So, anything worthy of notice from 2007 that we missed? Or any forthcoming that folks know about from now through summer 2008?


----------



## greenbaggins (Nov 12, 2007)

The best place to go for new titles is Dove books. There are several titles there that are coming out on worship. Just type worship into the title search bar.


----------



## NaphtaliPress (Nov 12, 2007)

While we don't want to get too far afield from Reformed works; we have looked at some evangelical titles in the survey, so this looks site looks useful. Thanks Lane.


----------



## Reformed Covenanter (Nov 12, 2007)

Chris 

What about those books by John Gill and John Cotton that Greg at Puritan Reprints has done?


----------



## NaphtaliPress (Nov 12, 2007)

Those may be worth mentioning (and I'll make a note of it; thanks), but the idea of the Survey originally was not to focus on reprints and older works so much as new material. I suspect Frank will simply continue the same format.


----------



## Reformed Covenanter (Nov 12, 2007)

NaphtaliPress said:


> Those may be worth mentioning (and I'll make a note of it; thanks), but the idea of the Survey originally was not to focus on reprints and older works so much as new material.
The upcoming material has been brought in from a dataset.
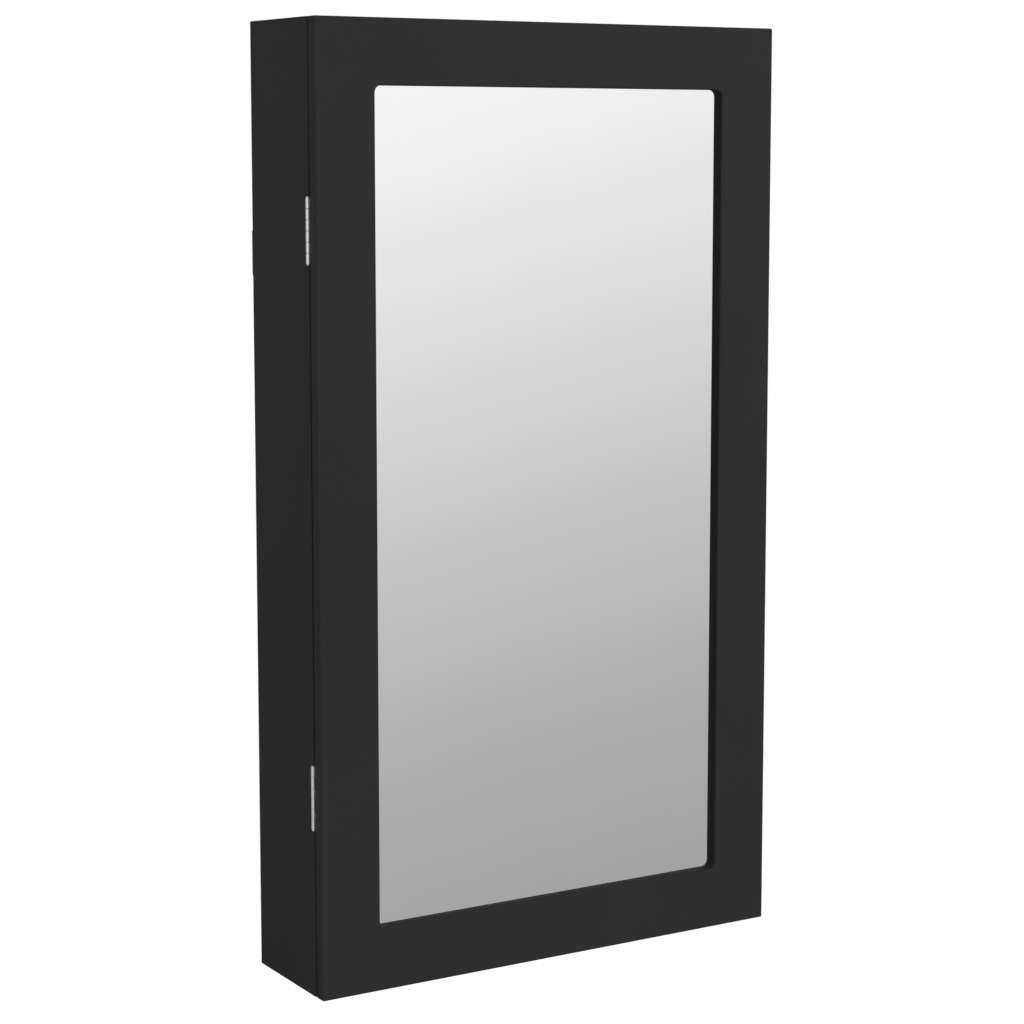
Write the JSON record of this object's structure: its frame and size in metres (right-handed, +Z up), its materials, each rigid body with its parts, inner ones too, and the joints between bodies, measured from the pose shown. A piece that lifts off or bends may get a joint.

I suspect Frank will simply continue the same format.



It would be good to mention the reprints though, especially for those not aware of them.


----------



## Guido's Brother (Nov 12, 2007)

I have a ten-part series of articles on worship in Clarion beginning with Volume 56, Number 23. My plumb line is the regulative principle.


----------



## NaphtaliPress (Nov 12, 2007)

Wes,
Would it be possible for you to forward this series to me in the published form?


----------



## Guido's Brother (Nov 12, 2007)

NaphtaliPress said:


> Wes,
> Would it be possible for you to forward this series to me in the published form?



Sure. The first installment is due out this week and since it's ten parts spread over a biweekly publication, it will be about 20 weeks before the whole thing is done. So, you may have to give me a reminder in about 4 months.


----------



## NaphtaliPress (Nov 12, 2007)

Guido's Brother said:


> NaphtaliPress said:
> 
> 
> > Wes,
> ...


Thanks Wes. Is it an ejournal or paper? Is it already done or will you be working on it as you go?


----------



## Guido's Brother (Nov 12, 2007)

NaphtaliPress said:


> Thanks Wes. Is it an ejournal or paper? Is it already done or will you be working on it as you go?



Clarion is the unofficial magazine of the Canadian Reformed Churches. It's only available in hard copy. 

The series is complete, although installments 8-10 are only in a rough draft.


----------



## JohnOwen007 (Nov 14, 2007)

NaphtaliPress said:


> [...] Any suggestions or leads are most welcome.



Dear Chris, yes, there is the new book _Scripture and Worship_ written by Richard Muller and Rowland Ward. Ward has two chapters in this on worship and the regulative principle. He has an interesting thesis presented in it, and it's well worth a review.

God bless brother.


----------



## NaphtaliPress (Nov 14, 2007)

Thanks Marty. That is on my list. I had used Rowland's unpublished lecture on the DfPW as a source in the 2005 and 2006 and 2007 CPJs, but the _finally _and full published work should be covered by a review for sure.


JohnOwen007 said:


> NaphtaliPress said:
> 
> 
> > [...] Any suggestions or leads are most welcome.
> ...


----------



## Reformed Covenanter (Nov 15, 2007)

NaphtaliPress said:


> Thanks Marty. That is on my list. I had used Rowland's unpublished lecture on the DfPW as a source in the 2005 and 2006 and 2007 CPJs, but the _finally _and full published work should be covered by a review for sure.
> 
> 
> JohnOwen007 said:
> ...



What is Rowland Ward's position on the RPW these days? He belongs to the Presbyterian Church of Eastern Australia, which is (I think) exclusive psalmody.


----------



## Pilgrim (Mar 1, 2008)

Daniel Ritchie said:


> NaphtaliPress said:
> 
> 
> > Thanks Marty. That is on my list. I had used Rowland's unpublished lecture on the DfPW as a source in the 2005 and 2006 and 2007 CPJs, but the _finally _and full published work should be covered by a review for sure.
> ...



Here are a couple of articles from his website: 

Should the Psalter Be the Only Hymnal of the Church?
The Psalter In Worship: The Covenant Setting


----------



## CovenantalBaptist (Mar 1, 2008)

Terry Johnson's 2nd edition of _Reformed Worship_ was just published.


----------